Sara was right. Everyone was there to cheer me on, to clap as runners came in, to help us feel like we'd just conquered the whole world. And that's exactly what it felt like. I was, once again, that strong, powerful woman I started out as. I lost sight of her for a while. But I found her again.
This is what happened with me and Jason. I started off as a calm, confident, amazing woman, capable of standing on my own two feet and doing anything I set my mind to. The course of our relationship got rocky. There were hills to climb (that felt like mountains to me) and I wanted to give up. I found any excuse to slow down, get distracted, lose my stride. But in the end, I chose to break up with him because we just weren't working. I chose to finish strong. I needed that reminder to breathe.

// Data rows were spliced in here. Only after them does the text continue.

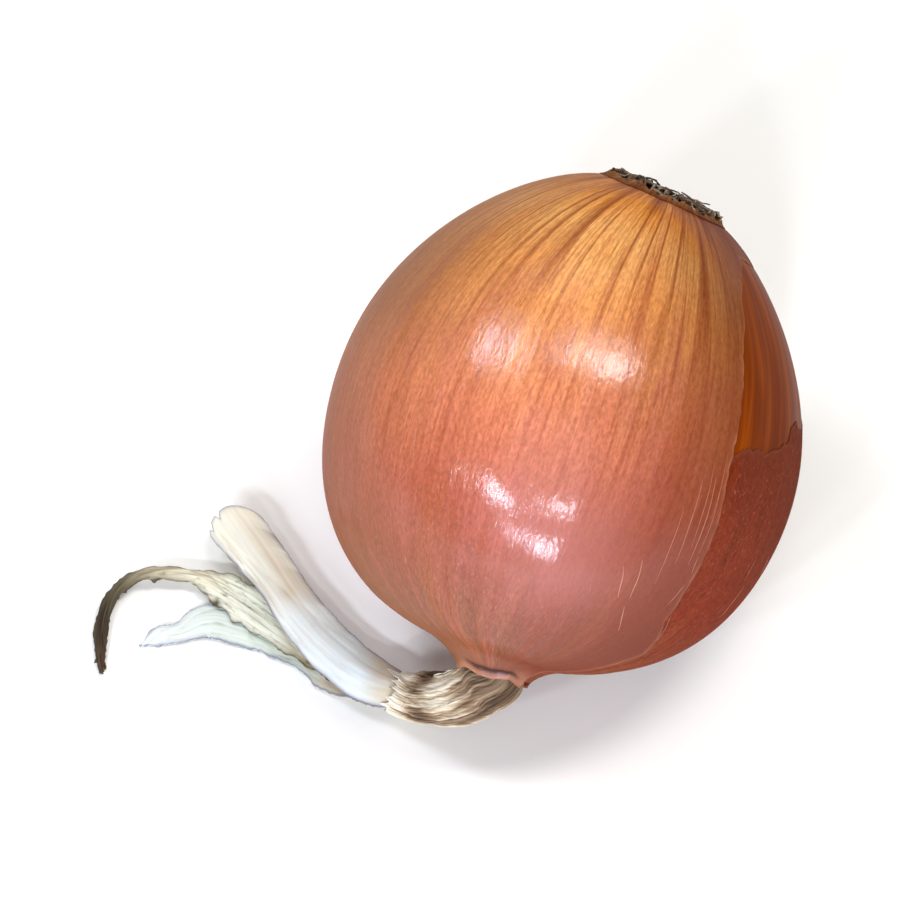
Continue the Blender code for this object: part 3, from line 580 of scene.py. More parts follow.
# Pale fibres that have come loose from the skin's surface, most of them in a bundle beside the split.
# Each row: the angle and the height, in mm, where it starts and where it ends.
FIBRES = np.array((
    (126.4, -6.0, 125.4, 8.0), (126.0, -1.0, 124.0, 14.0), (128.0, 0.0, 125.6, 14.5),
    (129.8, -2.0, 127.4, 12.0), (132.0, 1.0, 129.6, 15.0), (124.0, 12.0, 123.0, 16.5),
    (122.6, 17.0, 123.4, 21.5), (119.5, 22.5, 111.0, 29.5), (139.0, 16.0, 136.0, 22.5),
    (143.0, 18.0, 139.5, 23.0), (134.6, 6.0, 132.0, 19.0), (96.5, 15.0, 95.0, 21.0),
    (231.0, -4.0, 231.5, 9.0), (206.0, 5.0, 204.0, 13.5), (204.0, 13.5, 207.0, 16.5),
    (88.0, 9.0, 86.0, 12.5), (100.0, 10.0, 99.0, 14.0), (136.0, 24.0, 131.0, 28.0),
    (150.0, 20.0, 148.0, 24.0)))
FIBRE_SIDES, FIBRE_STEPS, FIBRE_RADIUS, FIBRE_WAVER = 5, 16, 0.065 * MM, np.radians(0.12)
FIBRE_TAPER, FIBRE_FLATNESS = 0.7, 0.6
step = np.linspace(0.0, 1.0, FIBRE_STEPS)[None, :]
fibre_angle = np.radians(FIBRES[:, :1] + (FIBRES[:, 2:3] - FIBRES[:, :1]) * step)
fibre_angle += FIBRE_WAVER * np.sin(7 * step + np.arange(len(FIBRES))[:, None])
fibre_along = along_at((FIBRES[:, 1:2] + (FIBRES[:, 3:] - FIBRES[:, 1:2]) * step) * MM)
fibre_lift = OUTER_LIFT + FILM
middles = on_bulb(fibre_angle, fibre_along, fibre_lift)
outward = unit(on_bulb(fibre_angle, fibre_along, fibre_lift + 1 * MM) - middles)
sideways = unit(np.cross(np.gradient(middles, axis=1), outward))
fibre_radius = FIBRE_RADIUS * (1 - FIBRE_TAPER * abs(2 * step - 1) ** 2)
rings = tube_rings(middles, outward * FIBRE_FLATNESS, sideways, FIBRE_SIDES, fibre_radius)
fibre_finish = dry_fibre_finish("loose_skin_fibre", ("#8C4A36", "#A86C52", "#C08C74"), 0.6)
many_tubes("raised_skin_fibres", "onion_skin", fibre_finish, rings, random.uniform(0.2, 0.9, len(FIBRES)))


# The root crown: a low corky disc, the onion's stem, with a mat of short dried rootlets that grew
# out of it and have curled back over each other. The rootlets are dull, grey-tan and brittle.
PLATE_THICKNESS, PLATE_DOME, PLATE_CLEARANCE, PLATE_ROUNDING = 1.9 * MM, 0.9 * MM, 0.3 * MM, 0.4 * MM
PLATE_SIDES, PLATE_ROWS, PLATE_RELIEF = 96, 40, 0.16 * MM
ROOTLETS, ROOTLET_SIDES, ROOTLET_STEPS = 420, 5, 10
MAT_HEIGHT, MAT_OVERHANG, MAT_GROUND = 1.5 * MM, 0.9 * MM, 0.5 * MM
ROOTED_AT, INSIDE_RIM = 0.5 * MM, 0.2 * MM
ROOTLET_RADIUS, ROOTLET_TIP_RADIUS, ROOTLET_LENGTH = 0.22 * MM, 0.11 * MM, (2.4 * MM, 5.5 * MM)
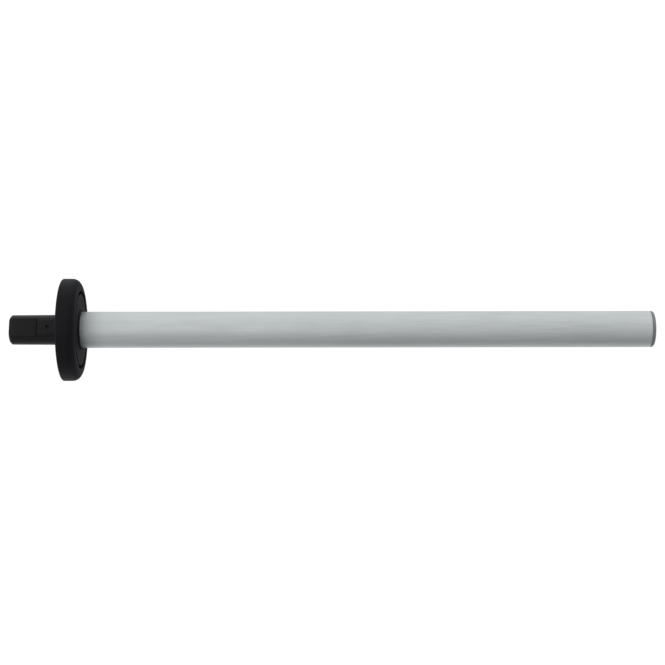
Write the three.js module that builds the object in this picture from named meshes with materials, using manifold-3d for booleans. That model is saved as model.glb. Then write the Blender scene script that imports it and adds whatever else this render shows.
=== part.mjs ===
// Rod unit of a knife sharpening steel: a hollow abrasive-coated rod with a tip cap, a round guard and a
// keyed spigot that plugs into a handle. Millimetres. The origin is the centre of the spigot's flat end,
// +X runs along the rod to the tip, and +Z points out of the spigot's key flat.

import * as THREE from "three";
import { mergeVertices } from "three/addons/utils/BufferGeometryUtils.js";
import Module from "manifold-3d";

const wasm = await Module();
wasm.setup();

// Driving dimensions.
const ROD_DIAMETER = 16.45;
const ROD_WALL = 1.5;
const EXPOSED_ROD_LENGTH = 260;

const GUARD_DIAMETER = 46.5;
const GUARD_THICKNESS = 8.2;
const GUARD_FRONT_ROUND = 3.8;
const GUARD_BACK_ROUND = 0.8;
const POCKET_DIAMETER = 35.6;
const POCKET_DEPTH = 3.5;

const SPIGOT_LENGTH = 23.8;
const SPIGOT_END_DIAMETER = 13.4;
const SPIGOT_ROOT_DIAMETER = 13.7;
const SPIGOT_CHAMFER = 0.9;
const SPIGOT_ROOT_ROUND = 1;
const FOOT_SEAT_DEPTH = 0.3;
const SPIGOT_END_WALL = 2.6;
const KEY_FLAT_HEIGHT = 5.5;
const KEY_FLAT_LENGTH = 12.9;
const KEY_BEVEL_LENGTH = 1.9;
const KEY_BEVEL_DEPTH = 0.5;
const ROOT_FLAT_HEIGHT = 6.2;
const STEP_GROOVE_WIDTH = 0.35;
const STEP_GROOVE_DEPTH = 0.45;
const TENON_DIAMETER = 12;
const TENON_FLAT_HEIGHT = 4.6;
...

Ending a relationship isn't the end of the world, though it may feel like it at the time. The heartbreak will fade with each passing day. Time really does heal all wounds. You just have to give time, time. You will not die from a broken heart or a failed relationship, as much as you think you will, as much as you might want to. You will not shrivel up and die a spinster because you are single again at 32 years old. You will not lose all hope in love and romance and happily ever after just because one guy turned out to be a jerk. What you must do is recover, get stronger, return to the powerful woman that you know you are. Put one foot in front of the other. And most of all, breathe.